Scheuen Sie sich nicht, offen mit Kindern und Jugendlichen über den Suizid zu sprechen. Junge Menschen wollen wissen, was in ihrer Welt geschieht und brauchen die Erfahrung, sich auf Erwachsene verlassen zu können. Wenn ein Elternteil oder Geschwisterkind sich getötet hat, müssen die überlebenden Erwachsenen sich als glaubwürdig und zuverlässig erweisen. Kinder schützen sich selbst vor überfordernden Informationen, indem sie weghören oder spielen gehen.

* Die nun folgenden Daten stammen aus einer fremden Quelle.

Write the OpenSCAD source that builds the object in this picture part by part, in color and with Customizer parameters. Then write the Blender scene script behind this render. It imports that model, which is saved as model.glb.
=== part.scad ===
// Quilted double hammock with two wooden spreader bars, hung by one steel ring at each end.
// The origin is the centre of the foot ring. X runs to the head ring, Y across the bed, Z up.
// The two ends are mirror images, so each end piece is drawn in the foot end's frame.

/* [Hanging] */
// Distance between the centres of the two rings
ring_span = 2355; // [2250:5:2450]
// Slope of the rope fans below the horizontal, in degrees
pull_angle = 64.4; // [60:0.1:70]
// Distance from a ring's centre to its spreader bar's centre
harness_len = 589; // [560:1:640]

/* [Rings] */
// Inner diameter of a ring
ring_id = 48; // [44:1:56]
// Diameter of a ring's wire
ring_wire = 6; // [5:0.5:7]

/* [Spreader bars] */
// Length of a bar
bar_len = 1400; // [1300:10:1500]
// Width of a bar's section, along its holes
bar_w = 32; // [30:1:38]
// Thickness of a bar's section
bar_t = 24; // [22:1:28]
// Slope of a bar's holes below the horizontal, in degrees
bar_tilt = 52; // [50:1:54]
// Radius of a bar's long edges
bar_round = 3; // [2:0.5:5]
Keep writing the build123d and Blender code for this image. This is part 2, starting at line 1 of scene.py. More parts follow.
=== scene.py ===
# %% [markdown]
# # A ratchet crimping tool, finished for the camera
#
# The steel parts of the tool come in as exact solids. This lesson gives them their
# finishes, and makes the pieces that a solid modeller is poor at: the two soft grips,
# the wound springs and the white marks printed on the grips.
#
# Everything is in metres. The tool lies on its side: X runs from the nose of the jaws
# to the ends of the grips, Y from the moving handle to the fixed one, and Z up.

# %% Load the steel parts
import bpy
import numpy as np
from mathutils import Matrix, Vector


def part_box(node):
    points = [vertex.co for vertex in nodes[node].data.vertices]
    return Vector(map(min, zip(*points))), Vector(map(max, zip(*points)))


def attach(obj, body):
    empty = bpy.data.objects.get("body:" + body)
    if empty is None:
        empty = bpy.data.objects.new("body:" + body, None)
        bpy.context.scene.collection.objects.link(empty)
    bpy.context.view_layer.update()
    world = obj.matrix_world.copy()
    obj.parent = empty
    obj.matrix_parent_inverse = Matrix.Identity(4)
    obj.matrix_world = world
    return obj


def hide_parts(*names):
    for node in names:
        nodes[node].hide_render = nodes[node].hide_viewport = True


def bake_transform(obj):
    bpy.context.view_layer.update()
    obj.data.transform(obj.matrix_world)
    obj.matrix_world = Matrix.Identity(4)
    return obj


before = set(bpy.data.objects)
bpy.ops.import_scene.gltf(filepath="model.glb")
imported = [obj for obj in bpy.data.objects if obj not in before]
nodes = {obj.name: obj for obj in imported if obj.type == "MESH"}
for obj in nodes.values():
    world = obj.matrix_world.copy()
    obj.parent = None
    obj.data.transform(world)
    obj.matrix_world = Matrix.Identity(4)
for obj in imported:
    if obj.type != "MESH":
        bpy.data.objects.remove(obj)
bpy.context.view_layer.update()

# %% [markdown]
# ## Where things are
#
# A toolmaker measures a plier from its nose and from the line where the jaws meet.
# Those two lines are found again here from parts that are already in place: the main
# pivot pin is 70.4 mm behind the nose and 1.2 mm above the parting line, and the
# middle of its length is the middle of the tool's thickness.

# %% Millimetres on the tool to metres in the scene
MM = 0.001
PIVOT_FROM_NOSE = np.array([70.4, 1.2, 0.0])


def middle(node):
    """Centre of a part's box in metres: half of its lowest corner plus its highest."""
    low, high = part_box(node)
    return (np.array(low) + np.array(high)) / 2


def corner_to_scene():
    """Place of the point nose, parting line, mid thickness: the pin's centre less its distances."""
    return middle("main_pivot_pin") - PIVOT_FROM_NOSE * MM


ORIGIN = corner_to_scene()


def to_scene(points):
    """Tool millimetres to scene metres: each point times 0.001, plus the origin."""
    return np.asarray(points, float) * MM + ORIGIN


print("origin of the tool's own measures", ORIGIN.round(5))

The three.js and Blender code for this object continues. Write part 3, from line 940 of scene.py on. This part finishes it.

Jugendliche sprechen meist lieber mit Freundinnen und Freunden als mit ihren Eltern über das, was sie bewegt. Geben Sie betroffenen Kindern und Jugendlichen Zeit und immer wieder neue Gelegenheiten, sich auf ihre eigene Weise mit den Themen Tod, Trauer und Suizid zu beschäftigen. Halten Sie den normalen Tagesablauf mit den für die Kinder üblichen Aktivitäten möglichst aufrecht, damit Ihre Kinder sich darin sicher fühlen können. Suchen Sie dabei die Unterstützung von Freunden und Verwandten, damit Sie Zeit für Ihre eigene Trauer finden.
Sie stehen am Anfang eines Trauerprozesses, der viele widersprüchliche Gefühle und Gedanken bringen wird. Es kann sein, dass Sie sich wie unter einer Glasglocke fühlen und alles unwirklich erscheint oder dass Sie innerlich ganz stumpf sind oder gar nichts spüren. Es kann auch sein, dass Sie sich vor Schreck, Schmerz oder Scham wie zerrissen fühlen.
Wenn Sie in den kommenden Tagen und Wochen nicht schlafen können, stark frieren, nicht essen wollen, Kopf- und Gliederschmerzen haben, müssen Sie keine Angst haben, das sind normale Körperreaktionen auf den plötzlichen Tod eines Angehörigen. Auch heftiges Weinen, intensive Wut, starke Schuldgefühle und andauernde Fassungslosigkeit sind normale Reaktionen. Es ist in der Regel nicht nötig, diese Gefühle und Reaktionen durch Beruhigungsmittel zu unterdrücken. Am besten helfen Ihnen Menschen, die den Schock und die Trauer ohne Vorbehalte mit Ihnen zusammen aushalten.